Jaxtasuchus was covered with armor plates known as osteoderms. The osteoderms lay on the body in four overlapping longitudinal rows per vertebrae: two middle of paramedian osteoderms (i.e. ones which were adjacent to the midline of the body) and a row on each side sutured lateral to these paramedian rows. Most of the osteoderms were roughly textured by a radiating web of ridges and pits, although they also had a flat, smooth front edge which was thinner than the rest of the plate. The middle of each osteoderm plate had a mound-like prominence covered with small pits. The paramedian osteoderms were generally wider than the lateral ones, and had a higher prominence, the lateral ones were narrower and usually had a rounder lateral margin, with those of the tail being triangular. The osteoderms at the level of the axis vertebra (second cervical) were trapezoidal, while those at the third cervical were broad. The rest of the cervicals had elongated and rectangular osteoderms, with the paramedians being twice as long as they were wide and the lateral osteoderms being three times as long, matching the length of their corresponding underlying vertebra. The dorsal osteoderms were flexed, rather than perfectly flat, and were slightly longer than wide. However, dorsal osteoderms directly in front of the hip were wider than they were long. At the base of the tail, the square-shaped paramedian osteoderms gradually lose their texture while the lateral osteoderms keep theirs. Further down the tail, the paramedian osteoderms become longer and finely pitted, while the lateral osteoderms shrink into triangular structures and then disappear. Small, keeled osteoderms were present on the limbs. Based on the flexed paramedian osteoderms, Jaxtasuchus likely had a more tall and narrow torso than Doswellia, which possessed six medial rows of osteoderms before flexure started to occur.

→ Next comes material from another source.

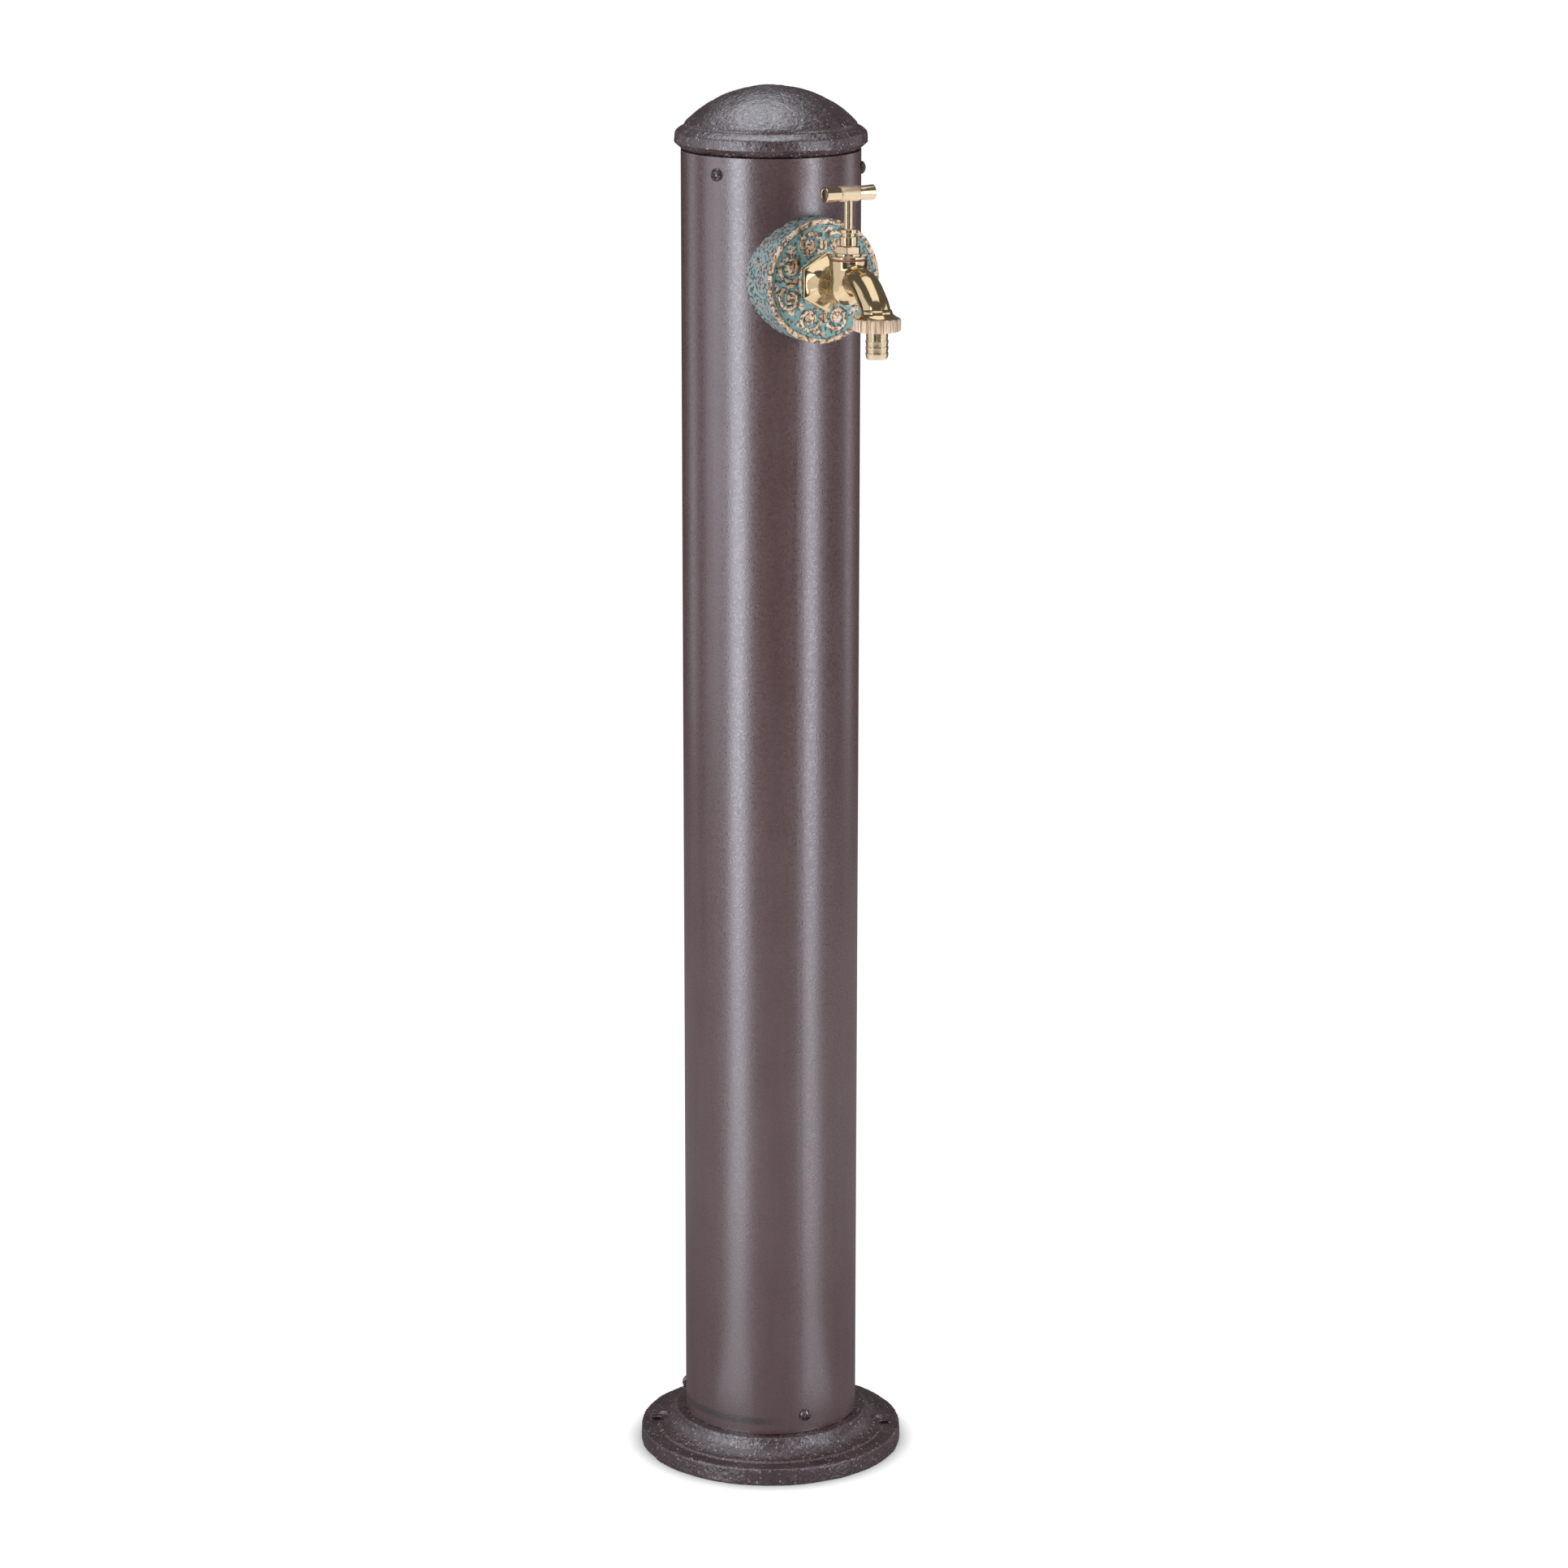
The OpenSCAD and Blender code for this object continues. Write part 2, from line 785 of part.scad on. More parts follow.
// The spout's run from the bowl over its crown down to the outlet, as a rod of radius r
module spout_rod(r, start) {
  bend_u = spout_start + bend_r * sin(bend_a);
  bend_z = -bend_r * (1 - cos(bend_a));
  end_u = bend_u + spout_run * cos(bend_a);
  end_z = bend_z - spout_run * sin(bend_a);
  on_spindle(spout_z) {
    translate([0, -start, 0])
      rotate([90, 0, 0])
        cylinder(r = r, h = spout_start - start + bend_lap);
    translate([0, -spout_start, -bend_r])
      bend(bend_r, r + bend_lap, 0, bend_a);
    translate([0, -bend_u, bend_z])
      rotate([90 + bend_a, 0, 0])
        translate([0, 0, -bend_lap])
          cylinder(r = r, h = spout_run + 2 * bend_lap);
    translate([0, -end_u + end_bend_r * sin(bend_a), end_z - end_bend_r * cos(bend_a)])
      bend(end_bend_r, r + bend_lap, bend_a, 90);
  }
}

module tap_outside() {
  on_tap_axis(face_u - tail_thread_l)
    cylinder(r = half_r, h = tail_thread_l + over);
  on_tap_axis(face_u)
    rotate([0, 0, 30])
      hexagon(flange_af, flange_t);
  on_tap_axis(face_u + flange_t / 2) {
    rotate_extrude()
      polygon(concat(
        [[0, 0], [flare_r, 0]],
        sag_arc([flare_r, flange_t / 2 + flare_edge], [neck_r - bend_lap, flare_l], flare_sag),
        [[0, flare_l]]
      ));
    cylinder(r = neck_r, h = spindle_reach - flange_t);
  }
  on_spindle(bowl_z) {
    sphere(r = bowl_r);
    cylinder(r1 = bowl_r, r2 = cup_edge_r, h = cup_z - bowl_z);
  }
  spout_rod(spout_r, 0);
  on_outlet(outlet_end_z)
    cylinder(r = three_quarter_r, h = outlet_z - outlet_end_z);
  on_outlet(outlet_z)
    rotate_extrude()
      polygon(concat(
        [[0, 0], [three_quarter_r, 0]],
        sag_arc([three_quarter_r, flare_edge], [spout_r - bend_lap, collar_h], collar_sag),
        [[0, collar_h]]
      ));
}

module tap_body() color("#d8b367") {
  difference() {
    tap_outside();
    on_tap_axis(face_u - tail_thread_l - over)
      cylinder(r = nipple_bore_r, h = tail_thread_l + over);
    translate([0, 0, -inlet_sink])
      on_tap_axis(face_u - over)
        cylinder(r = inlet_r, h = spindle_reach + over);
    on_spindle(seat_z - seat_t - chamber_low_r)
      sphere(r = chamber_low_r);
    on_spindle(seat_z - seat_t - chamber_low_r)
      cylinder(r = seat_r, h = chamber_low_r + seat_t + over);
    on_spindle(seat_z) {
      translate([0, 0, -seat_lip])
        ring(chamber_r, seat_r + seat_lip_w, cup_z - seat_z + seat_lip + over);
      cylinder(r = seat_r + 2 * seat_lip_w, h = cup_z - seat_z + over);
    }
    on_spindle(cup_z - cup_thread_l - thread_end)
      cylinder(r = cup_thread_r + thread_play, h = cup_thread_l + over);
    spout_rod(spout_bore_r, chamber_r - over);
    on_outlet(outlet_end_z - over)
      cylinder(r = outlet_bore_r, h = outlet_z - outlet_end_z + over);
  }
}

module bonnet() color("#d8b367") {
  difference() {
    union() {
      on_spindle(cup_z - cup_thread_l)
        cylinder(r = cup_thread_r, h = cup_thread_l + washer_t + over);
      on_spindle(bonnet_z)
        cylinder(r = bonnet_flange_r, h = bonnet_flange_t);
      on_spindle(bonnet_z + bonnet_flange_t)
        cylinder(r = bonnet_collar_r, h = bonnet_collar_h);
      on_spindle(bonnet_hex_z)
        rotate([0, 0, bonnet_hex_turn - 90])
          hexagon(bonnet_af, bonnet_hex_h);
      on_spindle(barrel_z)
        cylinder(r = barrel_r, h = barrel_h);
    }
    on_spindle(cup_z - cup_thread_l - over)
      cylinder(r = skirt_r, h = cup_thread_l + over - skirt_roof);
    on_spindle(cup_z - skirt_roof - over)
      cylinder(r = spindle_thread_r + thread_play, h = thread_roof - cup_z + skirt_roof + over);
    on_spindle(thread_roof - over)
      cylinder(r = stem_r + thread_play, h = barrel_top - thread_roof + 2 * over);
    on_spindle(packing_floor)
      cylinder(r = packing_r + thread_play, h = barrel_top - packing_floor + over);
  }
}

module bonnet_washer() color("#a8323a") {
  on_spindle(cup_z)
    ring(washer_r, cup_thread_r + seat_play, washer_t);
}

module gland_packing() color("#e6e2d8") {
  on_spindle(packing_floor)
    ring(packing_r, stem_r + thread_play, packing_h);
}

module gland_nut() color("#d8b367") {
  gland_foot = packing_floor + packing_h + seat_play;
  difference() {
    union() {
      on_spindle(gland_foot)
        cylinder(r = packing_r, h = gland_z - gland_foot + over);
      on_spindle(gland_z)
        cylinder(r = gland_r, h = gland_head_h);
    }
    on_spindle(gland_foot - over)
      cylinder(r = stem_r + thread_play, h = gland_top - gland_foot + 2 * over);
  }
}

module spindle() color("#d8b367") {
  difference() {
    union() {
      on_spindle(spindle_z)
        cylinder(r = spindle_thread_r, h = spindle_thread_l);
      on_spindle(spindle_z)
        cylinder(r = stem_r, h = hub_z - hub_r + stem_socket - spindle_z);
    }
    on_spindle(spindle_z - over)
      cylinder(r = jumper_r + thread_play, h = jumper_l + jumper_hole_extra + over);
  }
}

module tee_handle() color("#d8b367") {
  half = tee_l / 2;
  difference() {
    on_spindle(hub_z)
      rotate([0, 90, 0]) {
        translate([0, 0, -hub_l / 2])
          cylinder(r = hub_r, h = hub_l);
        for (side = [0, 1])
          mirror([0, 0, side])
            rotate_extrude()
              polygon([[0, 0], [tee_waist_r, 0], [tee_waist_r, hub_l / 2],
                [tee_end_r, half - tee_chamfer], [tee_end_r - tee_chamfer, half],
                [tee_recess_r, half], [0, half - tee_recess]]);
      }
    on_spindle(hub_z - 2 * hub_r)
      cylinder(r = stem_r + thread_play, h = hub_r + stem_socket + seat_play);
  }
}

module jumper_valve() color("#c9a35c") {
  on_spindle(plate_top - plate_t) {
    cylinder(r = plate_r, h = plate_t);
    cylinder(r = jumper_r, h = plate_t + jumper_l);
    translate([0, 0, -washer_valve_t - valve_nut_h - valve_nut_stud])
      cylinder(r = jumper_r, h = washer_valve_t + valve_nut_h + valve_nut_stud);
  }
}

module valve_washer() color("#2c2c2e") {
  on_spindle(seat_z)
    ring(washer_valve_r, jumper_r + seat_play, washer_valve_t);
}

module valve_nut() color("#c9a35c") {
  on_spindle(seat_z - valve_nut_h)
    difference() {
      hexagon(valve_nut_af, valve_nut_h);
      translate([0, 0, -over])
        cylinder(r = jumper_r + seat_play, h = valve_nut_h + 2 * over);
    }
}

module union_nut() color("#e3c48b") {
  on_outlet(nut_z)
    difference() {
      intersection() {
        linear_extrude(union_h)
          polygon([for (i = [0:2 * knurl_count - 1])
            let (a = 180 * i / knurl_count, r = union_r - knurl_depth * (i % 2))
            r * [cos(a), sin(a)]]);
        rotate_extrude()
          polygon([[0, 0], [union_r - nut_chamfer, 0], [union_r, nut_chamfer],
            [union_r, union_h - nut_chamfer], [union_r - nut_chamfer, union_h], [0, union_h]]);
      }
      translate([0, 0, -over])
        cylinder(r = tail_r + nut_hole_play, h = union_h + over);
      translate([0, 0, nut_lip])
        cylinder(r = three_quarter_r + thread_play, h = union_h);
    }
}

module hose_tail() color("#d8b367") {
  groove_r = tail_r - ridge_step;
  land_z = nut_z - tail_land;
  end_z = land_z - ridge_count * ridge_pitch;
  on_outlet(0)
    rotate_extrude()
      polygon(concat(
        [[tail_bore_r, tail_washer_z], [tail_bore_r, end_z],
          [groove_r - tail_round, end_z], [groove_r, end_z + tail_round]],
        [for (i = [ridge_count - 1:-1:0])
          each [[tail_r, land_z - i * ridge_pitch], [groove_r, land_z - i * ridge_pitch]]],
        [[groove_r + ridge_step / 2, tail_flange_z], [tail_flange_r, tail_flange_z],
          [tail_flange_r, tail_washer_z]]
      ));
}

module tail_washer() color("#2c2c2e") {
  on_outlet(tail_washer_z)
    ring(tail_flange_r, outlet_bore_r, tail_washer_t);
}

base_flange();
column_tube();
cap();
cap_screws();
base_screws();
rosette();
wall_nipple();
saddle_washer();
lock_nut();
inlet_elbow();
riser_pipe();
inlet_connector();
connector_nut();
tap_body();
bonnet();
bonnet_washer();
gland_packing();
gland_nut();
spindle();
tee_handle();
jumper_valve();
valve_washer();
valve_nut();
union_nut();
hose_tail();
tail_washer();
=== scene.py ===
"""Looks of the garden standpipe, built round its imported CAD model.

It is laid out as an add-on: the settings are property groups, each group of pieces has
an operator, one panel lists them, and main() runs them in order."""
import math

import bpy
import numpy as np
import openvdb
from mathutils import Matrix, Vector, noise


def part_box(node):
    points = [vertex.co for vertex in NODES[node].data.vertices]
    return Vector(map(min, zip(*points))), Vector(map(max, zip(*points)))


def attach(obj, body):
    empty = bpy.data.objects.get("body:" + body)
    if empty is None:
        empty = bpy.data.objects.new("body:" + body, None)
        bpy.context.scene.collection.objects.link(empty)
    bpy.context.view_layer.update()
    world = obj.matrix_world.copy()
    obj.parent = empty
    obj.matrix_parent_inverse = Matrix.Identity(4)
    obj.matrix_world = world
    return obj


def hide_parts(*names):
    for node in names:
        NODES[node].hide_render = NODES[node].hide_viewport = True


bl_info = {
    "name": "Garden Standpipe",
    "version": (1, 0, 0),
    "blender": (4, 5, 0),
    "location": "3D View > Sidebar > Standpipe",
    "description": "Dresses a garden standpipe with cast, coated, patinated and polished metal",
    "category": "Object",
}

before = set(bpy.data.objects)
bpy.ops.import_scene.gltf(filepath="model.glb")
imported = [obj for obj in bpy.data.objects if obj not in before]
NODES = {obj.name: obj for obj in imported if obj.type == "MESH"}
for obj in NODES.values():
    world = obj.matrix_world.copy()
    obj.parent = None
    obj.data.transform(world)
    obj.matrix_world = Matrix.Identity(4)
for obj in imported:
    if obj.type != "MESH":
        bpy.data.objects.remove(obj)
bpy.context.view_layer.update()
MM = 0.001


def low(node):
    """Lowest corner of a CAD node, in millimetres."""
    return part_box(node)[0] / MM


def high(node):
    """Highest corner of a CAD node, in millimetres."""
    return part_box(node)[1] / MM


def linear(hex_colour):
    """Linear red, green, blue and alpha of an sRGB hex colour."""
    channels = [int(hex_colour[i:i + 2], 16) / 255 for i in (1, 3, 5)]
    return [c / 12.92 if c <= 0.04045 else ((c + 0.055) / 1.055) ** 2.4 for c in channels] + [1.0]


# Places that the CAD model gives, in millimetres. u counts outwards from the column's axis.
COLUMN_R = high("column_tube").x
COLUMN_TOP = high("column_tube").z
AXIS_Z = (low("rosette").z + high("rosette").z) / 2
ROSETTE_R = high("rosette").x
TAIL_THREAD = 10.0
THREAD_END_U = -high("tap_body").y
FACE_U = THREAD_END_U + TAIL_THREAD
SPINDLE_U = -(low("bonnet").y + high("bonnet").y) / 2
OUTLET_U = -(low("union_nut").y + high("union_nut").y) / 2
CUP_Z = low("bonnet_washer").z
BONNET_Z = high("bonnet_washer").z
BARREL_TOP = high("bonnet").z
GLAND_TOP = high("gland_nut").z
NUT_Z = low("union_nut").z
NUT_TOP = high("union_nut").z
OUTLET_END_Z = high("tail_washer").z
SEAT_Z = low("valve_washer").z
HUB_Z = (low("tee_handle").z + high("tee_handle").z) / 2
TEE_HALF = high("tee_handle").x


# Settings

def colour_setting(name, description, value):
    """A colour for the panel, from an sRGB hex colour."""
    return bpy.props.FloatVectorProperty(
        name=name, description=description, subtype="COLOR", size=4, min=0, max=1,
        default=linear(value))


def number_setting(name, description, default, least, most, **more):
    """A number for the panel, with its least and greatest value."""
    return bpy.props.FloatProperty(
        name=name, description=description, default=default, min=least, max=most, **more)


def length_setting(name, description, default, least, most):
    """A length for the panel, given in millimetres."""
    return number_setting(name, description, default * MM, least * MM, most * MM,
                          unit="LENGTH", precision=5)


class StandpipeCoat(bpy.types.PropertyGroup):
    """Powder coat of the column and its castings."""

    deep: colour_setting("Deep colour", "Coat where it lies thick on a casting", "#2f1c1c")
    pale: colour_setting("Pale colour", "Coat where it lies thin on a casting", "#432f2f")
    tube: colour_setting("Tube colour", "Coat on the smooth tube", "#4a3332")
    screw: colour_setting("Screw colour", "Dark finish of the screws", "#5d5354")
    swell: length_setting("Swell", "Height of the slow swells in the cast surface", 0.45, 0, 2)
    grit: length_setting("Grit", "Height of the sand's grit in the cast surface", 0.22, 0, 1)


class StandpipeRosette(bpy.types.PropertyGroup):
    """Cast rosette with volutes, patinated and rubbed."""

    orbit_share: number_setting(
        "Orbit share", "Distance of the volutes from the centre, as a share of the radius",
        0.64, 0.5, 0.8)
    volute: length_setting("Volute", "Outer radius of one volute", 9.3, 5, 10)
    pitch: length_setting("Pitch", "Distance from one turn of a volute to the next", 5.0, 3, 7)
    eye: length_setting("Eye", "Radius of the knob in a volute's middle", 3.5, 1, 4)
    teal: colour_setting("Verdigris", "Green-blue patina in the hollows", "#82aaa4")
    pale_teal: colour_setting("Pale verdigris", "Chalky patina on the side", "#879f9a")
    bronze: colour_setting("Bronze", "Metal where the patina is rubbed off", "#f6dcbc")
    copper: colour_setting("Copper", "Redder metal among the rubbed places", "#c59468")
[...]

Despite the heavy armor of the torso, the limb bones of Jaxtasuchus were fairly small and slender, with the hindlimbs longer than the forelimbs. The bones of the forelimb were slender and unspecialized, similar to those of Euparkeria rather than the robust structures of Erythrosuchus. The metacarpals were long and slender, but the hand was not complete enough to come to specific conclusions on its structure. The hindlimbs were also typical of generalized early archosauriforms, and the femur (thigh bone) had an apparent fourth trochanter. The metatarsals were also similar to those of Euparkeria.

==Phylogeny==
Cladogram after Schoch & Sues, 2013:

== Paleobiology ==
Fossils of Jaxtasuchus in Vellberg come from mudstones that were most likely deposited in brackish-water lakes or marshes. Because its fossils are common, they were probably not swept into aquatic environments from terrestrial areas. Jaxtasuchus was probably semiaquatic like modern crocodilians and resembled them in having heavy armor, short limbs, and a long tail. Sharp teeth suggest that Jaxtasuchus was most likely carnivorous. Aquatic temnospondyl amphibians such as Callistomordax, Kupferzellia, and Mastodonsaurus are common components of the fossil assemblage. Fossils of bivalves and ostracode crustaceans in these deposits provide evidence of fluctuating salinity levels over time, with most fossil vertebrates are found in layers corresponding to low salinity.